Hydro PV Hybrid System, PV Floating Cover, Water Supply Dam, Software Homer

1. Introduction

Brazil is experiencing a time of uncertainty about the ability of the interconnected system to meet the demands of consumers for electricity. On the one hand, the pressures exerted by the economy, with an advertised and encouraged growth but not yet materialized in fact in all its possibilities. On the other hand, investments in the expansion and maintenance of installed capacity, faced with a scenario of little flexibility in achieving the necessary projects.

In this scenario, it is important to ensure a reasonable increase of installed capacity to the grid, especially when potential that are available and not used can be added to the system with simplified and fast work can be identified. Dams for water supply have reasonable storage capacity and are already in operation, making feasible the necessary investments for the implementation of micro and small scale hydropower plants.

The area flooded by the dam can also be utilized for the installation of a photovoltaic power plant. In many sites, the shading provided by the photovoltaic modules is seen as a negative point. In a dam for water supply, installing the photovoltaic modules would result in the reduction of water evaporation and a possible increase in the amount of water available for power generation, depending on local conditions.
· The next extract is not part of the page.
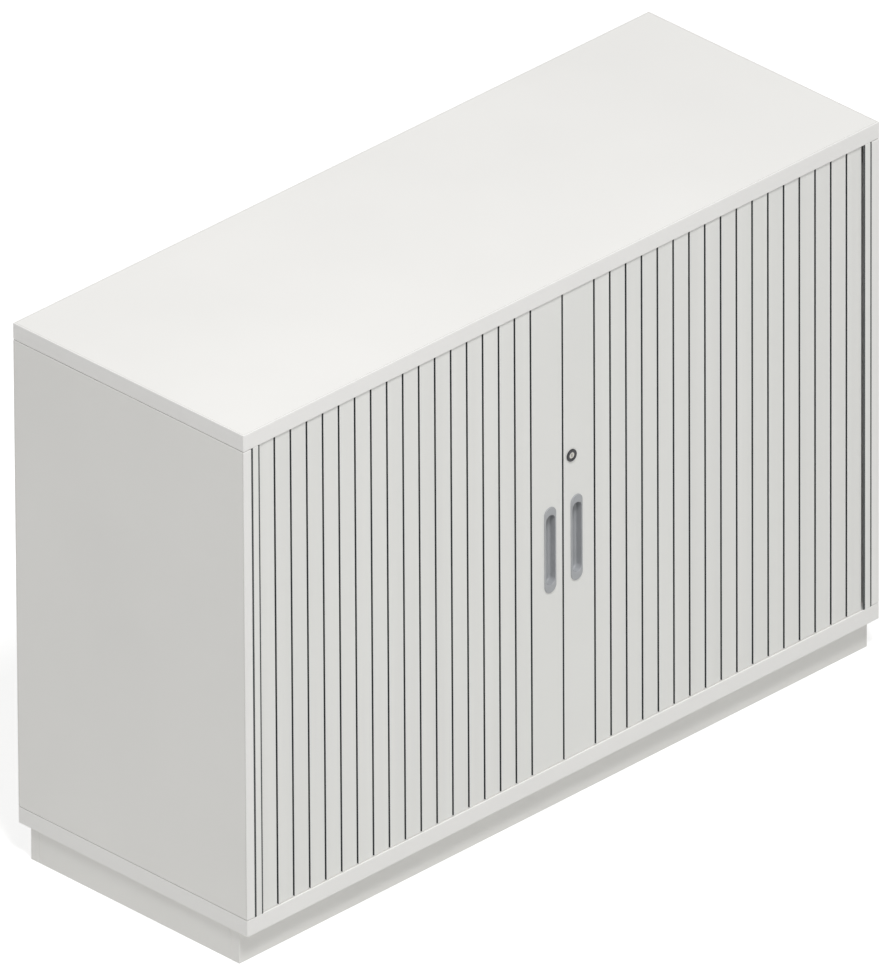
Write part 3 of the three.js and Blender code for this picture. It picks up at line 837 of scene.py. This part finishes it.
class CABINET_OT_lock(bpy.types.Operator):
    """Lock barrel with its bezel, plug with its key slot, nut, hook and strike"""

    bl_idname = "cabinet.lock"
    bl_label = "Lock"

    def execute(self, context):
        size = sizes()
        self.make_barrel(size)
        self.make_plug(size)
        for node in ("lock_nut", "lock_hook", "lock_strike"):
            bm = mesh_copy(node)
            break_edges(bm)
            stand_for(new_object(node + "_plate", bm, (zinc_plate,)), node)
        return {"FINISHED"}

    def make_barrel(self, size):
        """The turned barrel with its dished bezel, open through for the plug."""
        low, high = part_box("lock_barrel")
        bezel = high.x - low.x
        flat = bezel - 2 * size.bezel_chamfer
        dish = flat - 2 * size.bezel_rim
        bore = size.bore_diameter
        barrel = size.barrel_diameter
        bezel_back = low.y + size.bezel_thickness
        bm = bmesh.new()
        loops = loft(bm, middle_of("lock_barrel"), (
            (bore, bore, low.y + size.bezel_dish), (dish, dish, low.y), (flat, flat, low.y),
            (bezel, bezel, low.y + size.bezel_chamfer), (bezel, bezel, bezel_back),
            (barrel, barrel, bezel_back), (barrel, barrel, high.y), (bore, bore, high.y),
        ), size.round_steps, through=True)
        dish_and_front = loops[:4]
        for loop in dish_and_front:
            bevel(bm, loop, size.fine_radius, size.fine_steps)
        stand_for(new_object("lock_barrel_bezel", bm, (black_nickel,)), "lock_barrel")

    def make_plug(self, size):
        """The turned plug with its key slot, and the square tail that carries the hook."""
        low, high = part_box("lock_plug")
        centre = middle_of("lock_plug")
        plug = (high.x - low.x, high.x - low.x)
        slot = (size.key_slot_length, size.key_slot_width)
        shoulder = high.y - size.tail_length
        bm = bmesh.new()
        _, face_edge, slot_edge, _ = loft(bm, centre, (
            (*plug, shoulder), (*plug, low.y),
            (*slot, low.y), (*slot, low.y + size.key_slot_depth),
        ), size.round_steps)
        bevel(bm, face_edge, size.fine_radius, size.fine_steps)
        bevel(bm, slot_edge, size.fine_radius / 2, CHAMFER)
        tail = Matrix.Translation((centre.x, (shoulder + high.y) / 2, centre.z)) @ Matrix.Diagonal(
            (size.tail_side, size.tail_length, size.tail_side, 1))
        made = bmesh.ops.create_cube(bm, size=1.0, matrix=tail)
        bevel(bm, edges_at(made["verts"]), size.fine_radius, CHAMFER)
        stand_for(new_object("lock_plug_core", bm, (satin_nickel,)), "lock_plug")


class CABINET_OT_shelf_rails(bpy.types.Operator):
    """The aluminium angle under each end of the shelf"""

    bl_idname = "cabinet.shelf_rails"
    bl_label = "Shelf rails"

    def execute(self, context):
        for side in SIDES:
            node = f"{side}_shelf_rail"
            bm = mesh_copy(node)
            break_edges(bm)
            stand_for(new_object(node + "_angle", bm, (mill_aluminium,)), node)
            low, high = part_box(node)
            inwards = 1 if side == "left" else -1
            wall = low.x if side == "left" else high.x
            places = [(wall + inwards * sizes().rail_thickness, y, (low.z + high.z) / 2)
                      for y in row(low.y, high.y, sizes().screw_end, sizes().screw_pitch)]
            screw_heads(f"{side}_rail_screws", node, places, (inwards, 0, 0))
        return {"FINISHED"}


# Stage

CAMERA_AZIMUTH = 44.807  # degrees, from the view along +Y towards the cabinet's left end
CAMERA_ELEVATION = 29.648
CAMERA_ROLL = -0.308
CAMERA_DISTANCE = 54.057
CAMERA_LENS = 1500.0  # millimetres: so long that the picture is nearly a parallel projection
IMAGE_LONG_SIDE = 968  # pixels
SHIFT_RIGHT = 5.424  # pixels
SHIFT_DOWN = 3.974

FLOOR_RADIUS = 12.0  # metres
FLOOR_DROP = 0.2 * MM  # keeps the floor clear of the plinth's underside
FLOOR_LIFT = 0.64  # light that the floor adds where the camera sees it, so that it comes out white
WORLD_STRENGTH = 0.46
KEY_PLACE = (-1.9, -3.4, 7.0)
KEY_TARGET = (0, 0, 0.4)
KEY_SIZE = 1.8  # metres across
KEY_POWER = 330  # watts


def background_rays(tree):
    """1 for the rays that show the background: the camera's, and those that metal or glass
    sends."""
    path = add_node(tree, "LightPath").outputs
    shown = path["Is Camera Ray"]
    for kind in ("Is Glossy Ray", "Is Transmission Ray"):
        shown = add_node(tree, "Math", {0: shown, 1: path[kind]}, operation="MAXIMUM").outputs[0]
    return shown


def studio_floor():
    """Matt painted studio floor: pale, with a trace of unevenness. It shows white to the camera,
    and keeps the shadow."""
    material, tree, shader, place = start_material("studio_floor", Specular_IOR_Level=0.1)
    patch = noise(tree, place, FLOOR_PATCH)
    paint(tree, shader, colours().floor, patch, 0.01)
    roughen(tree, shader, patch, 0.85, 0.95)
    matt = add_node(tree, "BsdfDiffuse", {"Color": tuple(colours().seen_floor)})
    lift = add_node(tree, "Emission", {"Color": WHITE, "Strength": FLOOR_LIFT})
    seen = add_node(tree, "AddShader", {0: matt.outputs[0], 1: lift.outputs[0]})
    mix = add_node(tree, "MixShader", {
        0: background_rays(tree), 1: shader.outputs[0], 2: seen.outputs[0],
    })
    tree.links.new(mix.outputs[0], tree.nodes["Material Output"].inputs["Surface"])
    return material


def set_world():
    """Even studio light, and a white background for the camera, metal and glass."""
    world = bpy.data.worlds.new("studio")
    bpy.context.scene.world = world
    world.use_nodes = True
    tree = world.node_tree
    light = tree.nodes["Background"]
    light.inputs["Color"].default_value = WHITE
    light.inputs["Strength"].default_value = WORLD_STRENGTH
    bright = add_node(tree, "Background", {"Color": WHITE, "Strength": 1.0})
    mix = add_node(tree, "MixShader", {
        0: background_rays(tree), 1: light.outputs[0], 2: bright.outputs[0],
    })
    tree.links.new(mix.outputs[0], tree.nodes["World Output"].inputs["Surface"])


def set_key_light():
    """A round soft light, high in front and to the left."""
    data = bpy.data.lights.new("key", "AREA")
    data.shape = "DISK"
    data.size = KEY_SIZE
    data.energy = KEY_POWER
    lamp = bpy.data.objects.new("key", data)
    lamp.location = KEY_PLACE
    aim = Vector(KEY_TARGET) - Vector(KEY_PLACE)
    lamp.rotation_euler = aim.to_track_quat("-Z", "Y").to_euler()
    bpy.context.scene.collection.objects.link(lamp)


def set_camera():
    """The picture's own view of the cabinet."""
    data = bpy.data.cameras.new("camera")
    data.lens = CAMERA_LENS
    data.clip_end = 2 * CAMERA_DISTANCE
    data.shift_x = -SHIFT_RIGHT / IMAGE_LONG_SIDE
    data.shift_y = SHIFT_DOWN / IMAGE_LONG_SIDE
    camera = bpy.data.objects.new("camera", data)
    low, high = CAD_BOX
    azimuth = math.radians(-CAMERA_AZIMUTH)
    elevation = math.radians(CAMERA_ELEVATION)
    back = Vector((
        math.sin(azimuth) * math.cos(elevation),
        -math.cos(azimuth) * math.cos(elevation),
        math.sin(elevation),
    ))
    turn = back.to_track_quat("Z", "Y").to_matrix().to_4x4()
    roll = Matrix.Rotation(math.radians(CAMERA_ROLL), 4, "Z")
    place = Matrix.Translation((low + high) / 2 + back * CAMERA_DISTANCE)
    camera.matrix_world = place @ turn @ roll
    bpy.context.scene.collection.objects.link(camera)
    bpy.context.scene.camera = camera


class CABINET_OT_stage(bpy.types.Operator):
    """Floor, light and camera"""

    bl_idname = "cabinet.stage"
    bl_label = "Stage"

    def execute(self, context):
        bm = bmesh.new()
        bmesh.ops.create_circle(
            bm, cap_ends=True, segments=sizes().round_steps, radius=FLOOR_RADIUS,
        )
        bmesh.ops.translate(bm, verts=bm.verts, vec=(0, 0, -FLOOR_DROP))
        floor = new_object("floor", bm, (studio_floor,))
        set_world()
        set_key_light()
        set_camera()
        context.scene.view_settings.view_transform = "Standard"
        return {"FINISHED"}


OPERATORS = (
    CABINET_OT_boards,
    CABINET_OT_plinth,
    CABINET_OT_backs,
    CABINET_OT_slats,
    CABINET_OT_jambs,
    CABINET_OT_lead_stiles,
    CABINET_OT_pulls,
    CABINET_OT_lock,
    CABINET_OT_shelf_rails,
    CABINET_OT_stage,
)


class CABINET_PT_sidebar(bpy.types.Panel):
    """Lists the operators and the sizes and colours that they use"""

    bl_label = "Tambour cabinet"
    bl_idname = "CABINET_PT_sidebar"
    bl_space_type = "VIEW_3D"
    bl_region_type = "UI"
    bl_category = "Cabinet"

    def draw(self, context):
        for operator in OPERATORS:
            self.layout.operator(operator.bl_idname)
        for group in (context.scene.cabinet_sizes, context.scene.cabinet_colours):
            for name in group.__annotations__:
                self.layout.prop(group, name)


CLASSES = (CabinetSizes, CabinetColours, *OPERATORS, CABINET_PT_sidebar)


def register():
    for made in CLASSES:
        bpy.utils.register_class(made)
    bpy.types.Scene.cabinet_sizes = bpy.props.PointerProperty(type=CabinetSizes)
    bpy.types.Scene.cabinet_colours = bpy.props.PointerProperty(type=CabinetColours)


def unregister():
    del bpy.types.Scene.cabinet_colours
    del bpy.types.Scene.cabinet_sizes
    for made in reversed(CLASSES):
        bpy.utils.unregister_class(made)


def main():
    register()
    bpy.ops.cabinet.boards()
    bpy.ops.cabinet.plinth()
    bpy.ops.cabinet.backs()
    bpy.ops.cabinet.slats()
    bpy.ops.cabinet.jambs()
    bpy.ops.cabinet.lead_stiles()
    bpy.ops.cabinet.pulls()
    bpy.ops.cabinet.lock()
    bpy.ops.cabinet.shelf_rails()
    bpy.ops.cabinet.stage()


if __name__ == "__main__":
    main()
A hybrid system constituted in this way, a hydro PV hybrid system, might seem unfeasible. A hydroelectric power plant implemented in an existing dam may represent a set of unsurpassable obstacles. The use of photovoltaic modules always seems to bump into excessively high initial costs. However, such a hybrid system has been studied for some time and these apparent difficulties can at least partially be overcome.

It’s been over a decade; [1] described the ten years of a PV micro hydro hybrid system in Indonesia. Reference [2] also considered hydro PV hybrid systems for off grid rural electrification of Ethiopia. Reference [3] evaluated the feasibility of PV pico hydro systems for electrification in Cameroon. Reference [4] analyzed with Homer a PV micro hydro system that can be considered as a reference also for electrification of Cameroon.

Reference [5] does not consider hydro PV hybrid systems, but presents an interesting comparison between hydroelectric and PV ystems. Reference [6] evaluates the hydrogen production integrated with a hydro PV hybrid system in micro scale. Margeta and Glasnovic [7] evaluate a concept of hydro PV hybrid system in which photovoltaic modules create temporary flow rate for a hydroelectric power plant.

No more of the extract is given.